Plantar Fasciitis Specialist

Chicagoland Foot and Ankle

Board Certified Foot and Ankle Specialists & Surgeons located in Beverly/Mt. Greenwood, Portage Park Chicago, IL & Orland Park, IL & New Lenox, IL

Heel pain that comes and goes is often a sign of plantar fasciitis. This painful problem occurs quite frequently, currently affecting around 10% of adults. The podiatrists at Chicagoland Foot and Ankle take your pain seriously, and they start your treatment plan immediately so you can overcome plantar fasciitis pain fast. There are convenient locations in the Beverly/Mt. Greenwood and Portage Park areas of Chicago, as well as Orland Park and New Lenox, Illinois. Call or book your appointment online.

Plantar Fasciitis Q&A

What is plantar fasciitis?

Plantar fasciitis is inflammation in the plantar fascia ligament. Your plantar fascia ligament starts at your calcaneus bone at the back of your heel. It works like a bowstring, extending through your foot to help maintain your foot arch. 

Your plantar fascia absorbs shock from your body weight. But, too much pressure over a long period can lead to tiny tears in the ligament. The tears cause inflammation, which then triggers the heel pain that's the most common symptom of plantar fasciitis. 

Does plantar fasciitis cause heel pain?

Plantar fasciitis is the best-known and most common reason for heel pain, but there are many other possible causes, including Achilles tendonitis and fractures. 
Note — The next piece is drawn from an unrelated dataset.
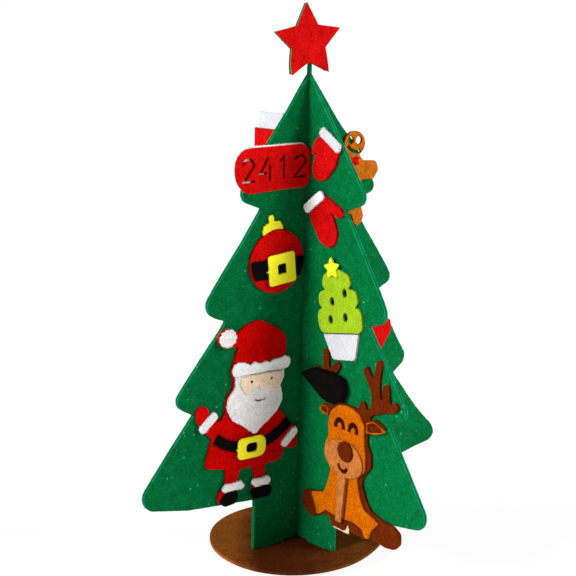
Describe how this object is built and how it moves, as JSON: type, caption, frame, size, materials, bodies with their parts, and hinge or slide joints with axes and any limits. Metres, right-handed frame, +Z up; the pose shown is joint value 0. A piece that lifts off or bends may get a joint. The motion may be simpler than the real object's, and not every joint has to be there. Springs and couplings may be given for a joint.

One possible cause of heel pain, heel spurs, frequently occurs at the same time as plantar fasciitis, so it’s hard to know what actually causes your pain. The best way to know for sure is to schedule an appointment at Chicagoland Foot and Ankle. 

One specific sign of plantar fasciitis is particularly sharp heel pain when you take the first steps each morning. This happens because your plantar fascia retracts during the night. 

Stepping on a shortened plantar fascia aggravates the injury again, at least for a while. Heel pain from plantar fasciitis usually dwindles as you walk around because the ligament warms and stretches out. The cycle usually repeats after any time off your feet. 

Who is at risk of plantar fasciitis?

Plantar fasciitis occurs when you strain the plantar fascia. That may occur in many ways, but is most likely if you have the following risk factors or circumstances:

  • Very high foot arches
  • Flat feet
  • Excess weight
  • Excessive pronation (inward-rolling feet)
  • Standing for extended periods
  • Intense athletic training, like distance running
  • New athletic activities involving repetitive foot impact
  • Tight calf muscles

These risk factors don’t always mean you develop plantar fasciitis. But, if you’re at risk, it’s especially important to take preventive steps like wearing supportive foot gear, using custom orthotics, and avoiding overtraining. 

What does a plantar fasciitis treatment plan include?

Plantar fasciitis treatment is usually conservative, often including both lifestyle changes and targeted pain relief solutions. 

The Chicagoland Foot and Ankle team may prescribe ice packs along with oral anti-inflammatory medications for mild-to-moderate pain or steroid injections for severe pain. Custom orthotics, night splints, and physical therapy can help with pain while encouraging healing. 

It's quite rare to need plantar fasciitis surgery, but if your pain doesn't improve with conservative care, the team may recommend a procedure called plantar fascia release.